Jason Gesser: Ready for a move
Jason Gesser has been a stay-at-home dad this NFL season, but the former Washington State quarterback hopes his football fortunes are about to improve.
Gesser, a late camp cut by the Tennessee Titans, was stunned when he was released.
"It was hard," said Gesser, who was a Titans backup in 2003. "I was playing good. ... You know when you aren't playing good. ... But they said, 'We feel we want to have a comfort level of someone who has played.' "
That's why the Titans signed Doug Johnson, a five-year veteran who had been cut by Jacksonville, to be their No. 3 quarterback.

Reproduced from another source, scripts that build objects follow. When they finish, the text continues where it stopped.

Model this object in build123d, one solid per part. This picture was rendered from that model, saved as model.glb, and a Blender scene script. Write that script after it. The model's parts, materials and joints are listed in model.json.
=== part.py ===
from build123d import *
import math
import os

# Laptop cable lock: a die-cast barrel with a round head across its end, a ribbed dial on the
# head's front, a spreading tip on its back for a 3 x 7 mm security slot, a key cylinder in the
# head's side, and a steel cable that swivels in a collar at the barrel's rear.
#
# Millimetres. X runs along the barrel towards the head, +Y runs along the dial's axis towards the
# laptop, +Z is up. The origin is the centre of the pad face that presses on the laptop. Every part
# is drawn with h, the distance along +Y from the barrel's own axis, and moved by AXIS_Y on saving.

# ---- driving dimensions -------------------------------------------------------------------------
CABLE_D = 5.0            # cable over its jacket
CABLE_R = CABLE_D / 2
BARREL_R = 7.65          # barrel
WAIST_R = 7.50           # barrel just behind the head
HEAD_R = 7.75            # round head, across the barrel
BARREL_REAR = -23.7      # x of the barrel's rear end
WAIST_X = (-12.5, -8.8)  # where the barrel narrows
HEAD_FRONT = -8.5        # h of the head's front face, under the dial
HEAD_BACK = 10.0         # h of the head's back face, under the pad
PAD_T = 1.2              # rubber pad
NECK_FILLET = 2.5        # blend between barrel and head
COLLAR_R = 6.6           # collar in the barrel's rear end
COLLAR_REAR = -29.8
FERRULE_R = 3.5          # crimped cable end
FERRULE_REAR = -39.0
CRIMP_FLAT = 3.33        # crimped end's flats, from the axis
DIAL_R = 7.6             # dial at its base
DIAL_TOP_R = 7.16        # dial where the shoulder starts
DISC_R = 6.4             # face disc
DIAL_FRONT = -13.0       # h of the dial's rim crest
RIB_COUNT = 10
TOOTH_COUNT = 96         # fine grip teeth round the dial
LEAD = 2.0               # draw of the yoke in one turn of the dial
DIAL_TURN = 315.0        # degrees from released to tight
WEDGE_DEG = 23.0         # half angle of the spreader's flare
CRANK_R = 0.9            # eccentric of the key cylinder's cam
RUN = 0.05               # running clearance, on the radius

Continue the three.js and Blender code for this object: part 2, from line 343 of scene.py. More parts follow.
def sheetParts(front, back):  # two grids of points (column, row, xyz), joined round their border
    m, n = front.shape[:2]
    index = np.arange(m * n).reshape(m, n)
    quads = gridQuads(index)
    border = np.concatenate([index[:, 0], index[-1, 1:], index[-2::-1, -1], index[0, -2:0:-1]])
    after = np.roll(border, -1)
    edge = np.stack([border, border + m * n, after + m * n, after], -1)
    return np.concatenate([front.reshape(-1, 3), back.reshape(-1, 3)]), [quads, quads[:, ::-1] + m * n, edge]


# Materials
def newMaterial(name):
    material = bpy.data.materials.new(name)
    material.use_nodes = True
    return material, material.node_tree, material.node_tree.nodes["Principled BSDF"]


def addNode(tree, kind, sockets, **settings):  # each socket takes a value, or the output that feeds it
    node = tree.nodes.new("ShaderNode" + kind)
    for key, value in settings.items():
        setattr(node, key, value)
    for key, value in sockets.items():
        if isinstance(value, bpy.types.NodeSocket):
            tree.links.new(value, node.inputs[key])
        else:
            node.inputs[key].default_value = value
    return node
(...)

Gesser and his wife, former WSU volleyball player Kali Surplus, and their 17-month-old daughter, Jordyn, have stayed in Tennessee but a move to the Tacoma area is planned for mid-January. Kali has landed a sales job with a pharmaceutical company.
"It will be good to get back up in Washington," he said.
Gesser's agent, David Dunn, has told him that the holidays are a time when non-playoff teams often sign free agents for the upcoming season. One possibility is that an NFL team would sign Gesser, then ship him off to play in Europe this spring.
Gesser said he plans to continue pursuing his dream of playing professional football "for the next two to three years and see what happens."
If nothing develops, he said, "then I'll probably go into coaching because I want to be a college coach."
Gesser said he still keeps in touch with coach Mike Price and his two assistant-coach sons, Eric and Aaron, who have had a remarkable 8-3 season at Texas-El Paso.
"He turned that program around like I knew he would," Gesser said of his former Cougars coach.
One of the fall highlights for Gesser was going to a sports bar to watch the Cougars beat the Huskies, 28-25, in the Apple Cup, halting the streak of six consecutive Washington wins in the series.
"Awesome," he said. "It was good to reverse the curse."